Causative gene for human "lobster claw" syndrome identified
A new study using mouse “knockouts” shows that genes that control limb formation in insects have similar functions in mammals.
Split hand/foot malformation (SHFM) or ectrodactyly (the “lobster claw” anomaly), is a severe congenital malformation syndrome characterised by a profound median cleft of the hands and/or feet, typically associated with absence or fusion of the remaining fingers. This condition is quite frequent as about 6 cases of SHFM are observed for every 10,000 human births.

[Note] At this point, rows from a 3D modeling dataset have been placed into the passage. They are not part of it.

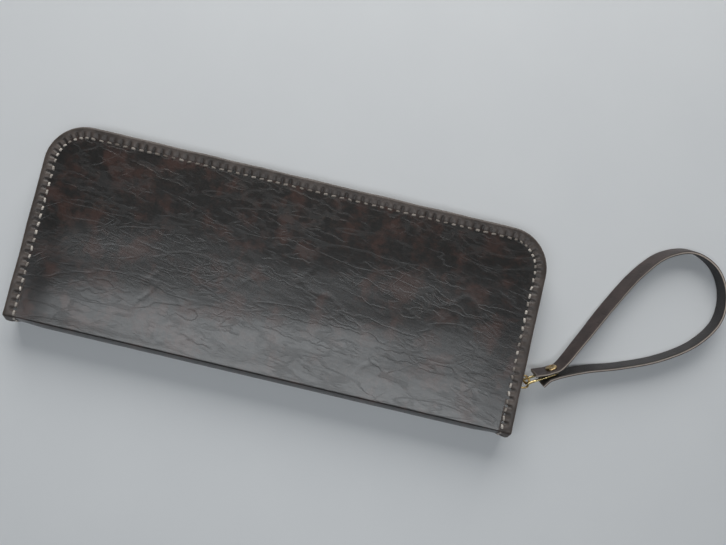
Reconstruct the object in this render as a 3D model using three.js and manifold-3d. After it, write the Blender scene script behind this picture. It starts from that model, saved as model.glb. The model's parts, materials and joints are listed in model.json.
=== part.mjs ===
// A slim zip-round case for a table tennis paddle, with a wrist strap on the zip's pull.
// Millimetres, +Z up. The back panel lies on z = 0 and the case opens along its spine, on the -Y side.
// The origin is the middle of the back panel's underside; +X runs along the case, towards the strap.

import * as THREE from 'three';
import { mergeVertices } from 'three/addons/utils/BufferGeometryUtils.js';
import Module from 'manifold-3d';

const wasm = await Module();
wasm.setup();

// Driving dimensions of the case.
const LENGTH = 300;
const DEPTH = 117;
const THICKNESS = 20;
const CORNER_RADIUS = 24;
const GAP = 0.3;

// Layers of one panel, from outside to inside.
const SKIN = 1.2;
const BOARD = 1.6;
const LINING = 0.7;

// The bound edge: a folded tape with its seam sunk in a groove.
const BINDING_WIDTH = 8;
const BINDING_LEG = 1.2;
const BINDING_INNER_LEG = 1.0;
const BINDING_HEM = 0.5;
const GROOVE_START = 6;
const GROOVE_WIDTH = 1.1;
const GROOVE_DEPTH = 0.7;
const THREAD_WIDTH = 0.5;
const THREAD_HEIGHT = 0.4;

// The zip wall that joins the two panels round three sides.
const TAPE_INSET = 2.6;
const TAPE_THICKNESS = 0.8;
const COIL_INSET = 0.6;
const COIL_THICKNESS = 1.7;
const COIL_HEIGHT = 2.3;
const HALF_CHAIN_GAP = 0.7;
const TAPE_END_Y = -54;
const CHAIN_LEFT_END_Y = -43;
const CHAIN_RIGHT_END_Y = -34;
const STOP_LENGTH = 2.4;

// The slider, at the closed end of the zip.
const SLIDER_Y = -28;
const SLIDER_LENGTH = 11;
const SLIDER_PLATE = 1.2;
const SLIDER_HALF_WIDTH = 4.1;
const SLIDER_TAIL_HALF_WIDTH = 3.5;
const BAIL_WIDTH = 3.2;
const BAIL_HALF_LENGTH = 4.2;
const BAIL_WALL = 1.2;
const BAIL_REACH = 5.2;

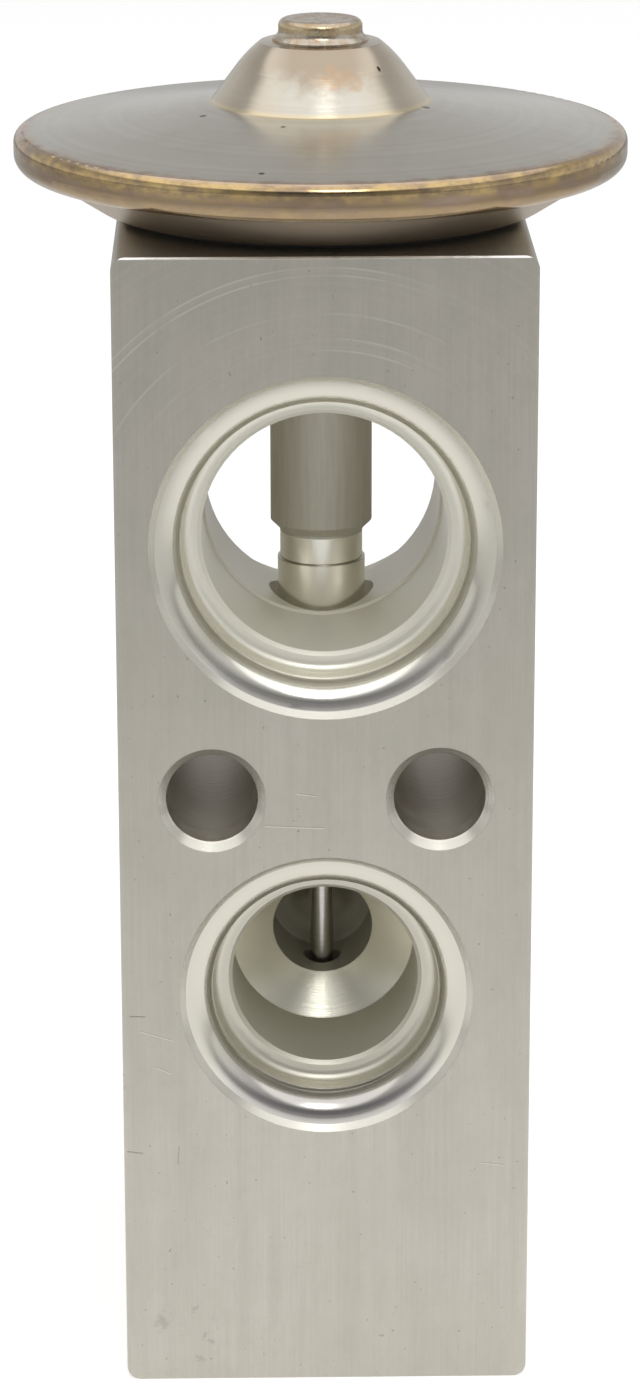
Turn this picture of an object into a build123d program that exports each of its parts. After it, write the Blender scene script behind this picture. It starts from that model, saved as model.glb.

Several forms of SHFM are each associated with a different genetic mutation. One of the most frequent forms called Type I is associated with a specific region of human chromosome 7 that contains two homeobox genes, DLX5 and DLX6. These genes are similar to a gene in insects called distal-less that controls limb development. When this gene is defective in the fruit fly the distal part of the insect limb is missing. It was therefore assumed that DLX5 and DLX6 might have conserved this function through evolution and could have a role in vertebrate limb development. However, in spite of intensive searches for mutations of these genes in SHFM patients, no direct evidence was found to date on their involvement in mammalian limb development.
A research team led by Dr. Giovanni Levi from the Centre National de la Recherche Scientifique (CNRS) working in the Museum of Natural History in Paris and co-workers from the Italian Institute for Cancer Research (IST) supported by Telethon (Italy), has now generated knockout mice in which both the Dlx5 and Dlx6 genes have been inactivated through gene targeting and embryonic stem cells. These Dlx5/Dlx6 mutant mice have a limb defect that is very similar to that observed in SHFM1 patients. This finding, to be published in the June 2002 issue of genesis, is critical for an understanding of the molecular origin of the disease as it demonstrates that these are the genes responsible for the SFHM syndrome.
These studies should also warrant renewed efforts to find specific human mutations associated with DLX5 and DLX6 genes through genomic and mutational analyses. It is possible that knowledge of these genetic defects might permit early prenatal diagnosis of the disease. Furthermore, the availability of an animal model of the human disease will permit a molecular understanding of the etiology of SHFM1. Detailed studies of these mice will make it possible to understand how the genetic lesion is associated with a limb malformation in humans.
The data reported in Dr. Levi`s article show that in spite of the very different structure of insect and vertebrate limbs, the same genes control their development. This is further proof that the limb of a fly is homologous to a human limb.